Currently, the MOC provides access to FC430 and 830s for CPUs and A100s, V100s, and H100s for GPUs. All of those machines have large compute power and are used to build production OpenShift and OpenStack environments. They are also available to be leased as bare metal machines, where users can install their own operating systems. This is invaluable not just for researchers, but for industry engineers. For example, Red Hat’s Emerging Technology (ET) team has also used it for distributed model training development and other AI initiatives. The MOC also provides users with preconfigured telemetry to give helpful insight into what is going on on the hardware level, for example, in terms of performance, usage, and system health. To maintain this environment, ensure adherence to best practices, and—most important—continue upgrading to stay relevant and useful, a lot of work goes on behind the cloud.
Meeting diverse research requirements
When I started as an intern at Red Hat Research, I was assigned to work on Operate First, which, according to its GitHub page, was focused on “open sourcing operations on community-managed clusters.” Its goal was to create an environment for engineers to develop and deploy applications. Sounds awfully familiar: from my internship to coming back to Red Hat full time, there was a natural progression from a project creating community-managed clusters to working on the MOC, a collection of managed clusters for research.
As an engineer with Red Hat Research, part of my job is to explore new capabilities for the MOC. This includes efforts to improve the process of deploying new clusters, creating templates, writing runbooks for processes, and testing the use of Hypershift (Host control planes) to lower resource usage when deploying multiple clusters. This work is pivotal to many users, as their development work cannot be done in a large shared cluster, for example because of access level or specific network configuration requirements. I’m often tasked with getting new use cases working in the current environment. For instance, we were recently asked by the Red Hat Openshift AI business unit to integrate an MOC cluster into the vLLM CI pipeline as an environment where we could deploy machine learning workloads for developers. While I was able to get it running, the users employed a platform that had not previously been deployed and tested on the MOC.

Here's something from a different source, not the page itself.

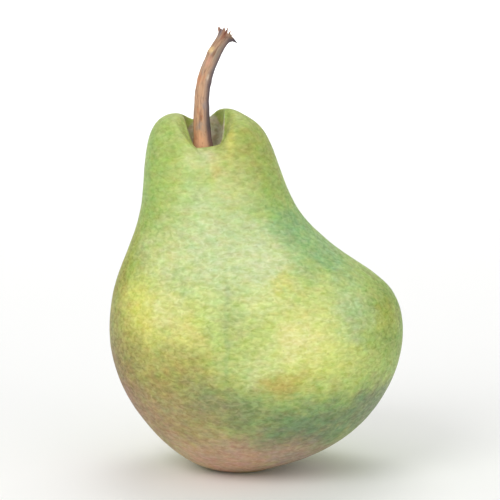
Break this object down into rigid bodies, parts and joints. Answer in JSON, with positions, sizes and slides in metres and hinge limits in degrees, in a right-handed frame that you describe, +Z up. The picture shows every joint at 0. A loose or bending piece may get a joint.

When I joined the MOC team, the environment had three clusters: Production, where most users run their workloads in dedicated namespaces with specific resource allocations; Infra, an ACM hub that manages the other clusters; and Test, an environment to test upgrades and new operators before adding them to production. Over time, we have added an observability cluster, which aggregates metrics from all managed clusters and displays them using Grafana dashboards. The observability cluster, coupled with fine-grained access control, empowers users to examine bare metal metrics, information that is often integral to their development.
We also established several bespoke test clusters, providing crucial environments for groups whose development work demands full admin privileges or specific network configurations. This summer we built an academic cluster for classes taught using the Open Education Project (OPE). This cluster is upgraded less frequently so as not to interrupt classes. These additions represent a substantial enhancement to the MOC’s capabilities. They also provide a good example of how we work to address diverse user needs while enriching the research and development ecosystem.
They also provide a good example of how we work to address diverse user needs while enriching the research and development ecosystem.
Apart from the bespoke clusters, where the users of the cluster are given full admin access, all other clusters are managed by Openshift GitOps running on the infra cluster. This allows for the repo on GitHub to be used as the main source of truth. Outside of very minor testing on the test cluster, all changes to resources happen by creating or amending a YAML manifest in the OCP-on-NERC GitHub repo. When I first started, this was a very daunting repo to look at; however, as I got a greater understanding of OpenShift, the structure of the repo made a lot more sense. Not only does it allow tracking changes, it also permits reproducibility for the clusters themselves. With the correct infrastructure and Secrets in place, applying Kustomize for a specific cluster to a fresh OpenShift install should re-create that cluster. This also meant that post configuration of new MOC clusters could be templated, speeding up the process of deploying new clusters. Building templates was one of the first issues I worked on, and it resulted in this cluster-templating repo containing several Ansible files to create an overlay for a new cluster when provided with the correct variables. Applying the generated Kustomize file installs all the common operators and configurations shared across all MOC clusters.

Collaborative engineering to empower more users
When I was in college, I wasn’t just a computer science major, I was also a soccer captain, which has proven surprisingly useful. In my current role, I’ve had the opportunity to work with the MOC staff, students and teachers, and various groups within Red Hat, and each group has presented a unique set of challenges. They have different sets of requirements, from specific software versions to unique network setups, which can make a single solution for everyone impossible. Furthermore, deploying applications to OpenShift often requires extensive debugging to resolve any issues that may arise.
Fortunately, I find these challenges exciting. Much like coordinating a team on the field, addressing the challenges of engineering for the MOC requires constant communication, collaboration, and a shared effort to overcome issues and achieve a working solution.